3. FAIR Principles Applied to Earth Imagery

Findable

Even if large imagery files aren’t deposited in repositories:

  • Identify data source/platform (e.g. Google Earth Engine, Sentinel Hub, Copernicus DIAS).

  • Include dataset identifiers:

    • Mission/sensor (e.g. Sentinel-2 MSI, Landsat 8 OLI, PlanetScope)
    • Product name and processing level (e.g. L2A surface reflectance)
    • Tile or scene ID(s), date ranges, and spatial extent
    • Cloud collection ID or asset ID (if available)
  • If a derived layer (e.g. NDVI or PCA stack) was used, document the algorithm and input scenes.

Accessible

Instead of a repository deposit:

  • Document how and where imagery can be accessed.

    • Platform or API (e.g. COPERNICUS/S2_SR, LANDSAT/LC08/C02/T1_L2)
    • Access conditions (open data, license requirements, API keys)
    • Links to provider documentation (e.g. Copernicus Hub, USGS Earth Explorer)

If imagery access requires credentials, include:

  • Instructions for obtaining access.
  • Reference to the licensing terms.

Interoperable

To promote reuse and linkage:

  • Record CRS (e.g. EPSG:4326 or UTM Zone 33N)
  • Specify file formats (e.g. GeoTIFF, COG, NetCDF, JPEG2000)
  • Use machine-readable metadata formats where possible (e.g. STAC, ISO 19115)

Reusable

Ensure traceability and transparency by documenting:

  • Acquisition dates or time windows
  • Preprocessing steps (e.g. atmospheric correction, mosaicking, scaling)
  • Derived layers created (e.g. vegetation index, bare soil index, elevation derivatives)
  • Version or revision number of the source dataset
  • Citation or attribution guidelines of the data provider

4. Citation Practices for Earth Imagery

Even when imagery is not physically deposited, it must still be citable using a combination of:

  • Source dataset name and identifier
  • Access platform/service
  • Acquisition time window
  • Processing steps or composite method
  • Persistent identifiers where available (e.g. DOI, STAC item ID, AWS S3 path, USGS/ESA scene ID)

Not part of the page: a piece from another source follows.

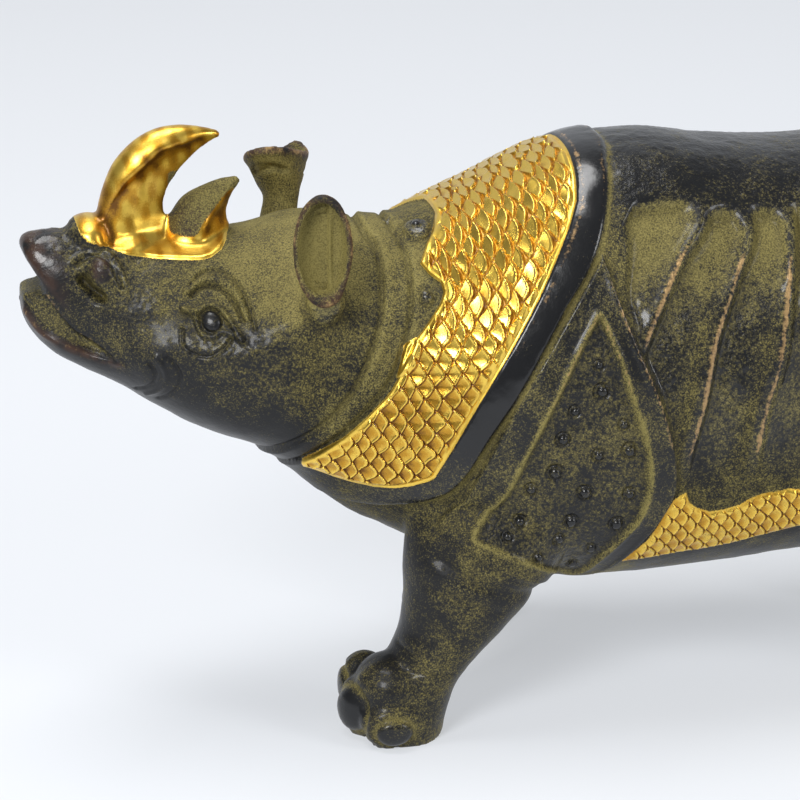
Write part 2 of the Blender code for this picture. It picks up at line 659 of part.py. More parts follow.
def carve(mesh):
    """Raises the carving on the skin, along its own normals."""
    places = points_of(mesh)
    normals = normals_of(mesh)
    rise = relief(places / PART, normals)
    return places + normals * (rise * PART)[:, None]


def shaped_lips(places):
    """Narrows the beak, and leans the gum in between the two lips."""
    x, z = places[:, 0] / PART, places[:, 2] / PART
    over_rim = -line_distance(x, z, LOWER_LIP)
    over_lip = -line_distance(x, z, UPPER_LIP)
    up_gum = np.clip(over_rim / np.maximum(over_rim - over_lip, 0.5), 0.0, 1.0) * (over_rim > 0)
    up_gum = np.where(over_lip > 0, 1.0, up_gum)
    narrow = LIP_STEP * ease(over_rim, -0.4, 1.2) + GUM_LEAN * up_gum - LIP_OUT * ease(over_lip, -0.5, 0.7)
    places[:, 1] *= 1.0 - narrow * ease(-x, *LIPS_START)
    return places


def thinned_web(places):
    """Thins the web behind the front roll of the front horn."""
    x, z = places[:, 0] / PART, places[:, 2] / PART
    places[:, 1] *= 1.0 - WEB_THIN * ease(field_depth(x, z, HORN_WEB), -0.8, 1.6)
    return places


def thinned(mesh):
    """The skin with fewer triangles, kept where the form turns most."""
    bench = bpy.data.collections.new("bench")
    bpy.context.scene.collection.children.link(bench)
    thing = add_object("skin", mesh, bench)
    thin = thing.modifiers.new("thin", "DECIMATE")
    thin.ratio = TRIANGLES / (2.0 * len(mesh.polygons))
    thin.use_collapse_triangulate = True
    result = evaluated_mesh(thing)
    bpy.data.objects.remove(thing)
    bpy.data.collections.remove(bench)
    return result


def bronze():
    material = bpy.data.materials.new("bronze")
    material.use_nodes = True
    shader = material.node_tree.nodes["Principled BSDF"]
    shader.inputs["Base Color"].default_value = BRONZE_COLOUR
    shader.inputs["Roughness"].default_value = BRONZE_ROUGHNESS
    shader.inputs["Metallic"].default_value = BRONZE_METALLIC
    return material


def main():
    clear_scene()
    parts = bpy.data.collections.new("rhinoceros")
    bpy.context.scene.collection.children.link(parts)
    mesh = fused_skin(FUSE_SIZE)
    places, ends = points_of(mesh), edges_of(mesh)
    places = thinned_web(shaped_lips(places))
    places = relax(places, ends, np.ones(len(places)), BLEND_ROUNDS)
    put_points(mesh, places)
    put_points(mesh, carve(mesh))
    mesh = thinned(mesh)
    places = points_of(mesh)
    places[:, 0] -= MIDDLE_X * PART
    places[:, 2] = np.where(places[:, 2] < SOLE_FLAT * PART, 0.0, places[:, 2])
    put_points(mesh, places)
    mesh.name = "rhinoceros"
    add_object("rhinoceros", mesh, parts)
    mesh.materials.append(bronze())
    mesh.shade_smooth()
    mesh.set_sharp_from_angle(angle=SHARP_FROM)


main()
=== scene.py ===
import math

import bmesh
import bpy
import numpy as np
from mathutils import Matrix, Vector


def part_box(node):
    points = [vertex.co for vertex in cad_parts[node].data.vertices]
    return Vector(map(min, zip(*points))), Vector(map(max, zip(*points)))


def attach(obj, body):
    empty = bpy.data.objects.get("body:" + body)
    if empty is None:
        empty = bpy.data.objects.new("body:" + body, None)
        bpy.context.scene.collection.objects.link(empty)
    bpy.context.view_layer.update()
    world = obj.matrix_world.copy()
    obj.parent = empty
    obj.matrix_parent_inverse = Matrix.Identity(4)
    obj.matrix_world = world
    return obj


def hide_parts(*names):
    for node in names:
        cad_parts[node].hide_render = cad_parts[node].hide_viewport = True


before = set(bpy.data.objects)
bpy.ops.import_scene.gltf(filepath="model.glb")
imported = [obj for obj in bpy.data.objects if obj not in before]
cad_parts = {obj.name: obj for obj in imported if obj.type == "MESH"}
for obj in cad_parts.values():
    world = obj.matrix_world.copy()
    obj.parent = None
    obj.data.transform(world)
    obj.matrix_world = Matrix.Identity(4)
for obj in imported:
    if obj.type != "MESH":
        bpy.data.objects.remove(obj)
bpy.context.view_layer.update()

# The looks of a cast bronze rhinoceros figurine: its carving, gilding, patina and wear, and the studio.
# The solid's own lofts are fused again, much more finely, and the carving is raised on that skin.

# The figure's length in design parts, and the design x of the middle of its box. Sizes below are in parts.
DESIGN_LENGTH = 372.2
MIDDLE_X = 66.65
low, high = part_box("rhinoceros")
PART = (high.x - low.x) / DESIGN_LENGTH

# Mesh fineness. The scales, the near side of the face, the near ear and the rivets are cut twice as fine.
FUSE_SIZE = 0.82 * PART
SOLID_FUSE = 1.5 * PART
BLEND_ROUNDS = 10
CREST_ROUNDS = 10
CUT_RELAX = 0.8
SOLE_FLAT = 0.6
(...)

6. Reproducibility for Derived Covariates

When imagery is used to generate predictors for soil modeling:

  • Document computation steps (e.g. bands, indices, thresholds).
  • Record software, libraries, and versions (e.g. GEE script ID, Python/R code).
  • Provide links or copies of scripts where possible.
  • Store exact datasets and date filters.

If storing the derived product is infeasible:

  • Share the workflow and references to input layers instead.

7. Integration in FAIR Soil Products

When satellite or drone imagery is used as covariates in soil prediction or mapping:

  • Include full citation(s) in the metadata of the soil product.

  • For each covariate, mention:

    • Imagery source & version
    • Date or period used
    • Transformation or resampling method
    • Resolution and CRS
  • Provide a data dictionary or table mapping covariate names to imagery sources.

8. Repository Strategy

Even though imagery files aren’t uploaded:

  • Publish metadata and citation details in the FAIR repository alongside the soil product.

  • Link imagery inputs via:

    • DOI placeholders (if available)
    • Cloud-native identifiers (STAC, S3 path, Earth Engine assets)
    • Dataset citation strings

Where derived imagery is small enough (e.g. aggregated rasters), include those layers directly.

9. Summary of Best Practices

Goal What to Do
Ensure Findability Cite source, collection ID, tile/date info
Make Accessible Provide access path or platform instructions
Support Interoperability Use standard CRS, formats, machine-readable metadata
Enable Reuse Document preprocessing, versions, licenses, and citations

10. Conclusion

FAIR publication of earth imagery are challenging for full file deposition, but it does require traceability, transparency, and citable identifiers. By documenting access pathways, identifiers, transformations, and licensing, earth imagery remains a reusable component of derived data products.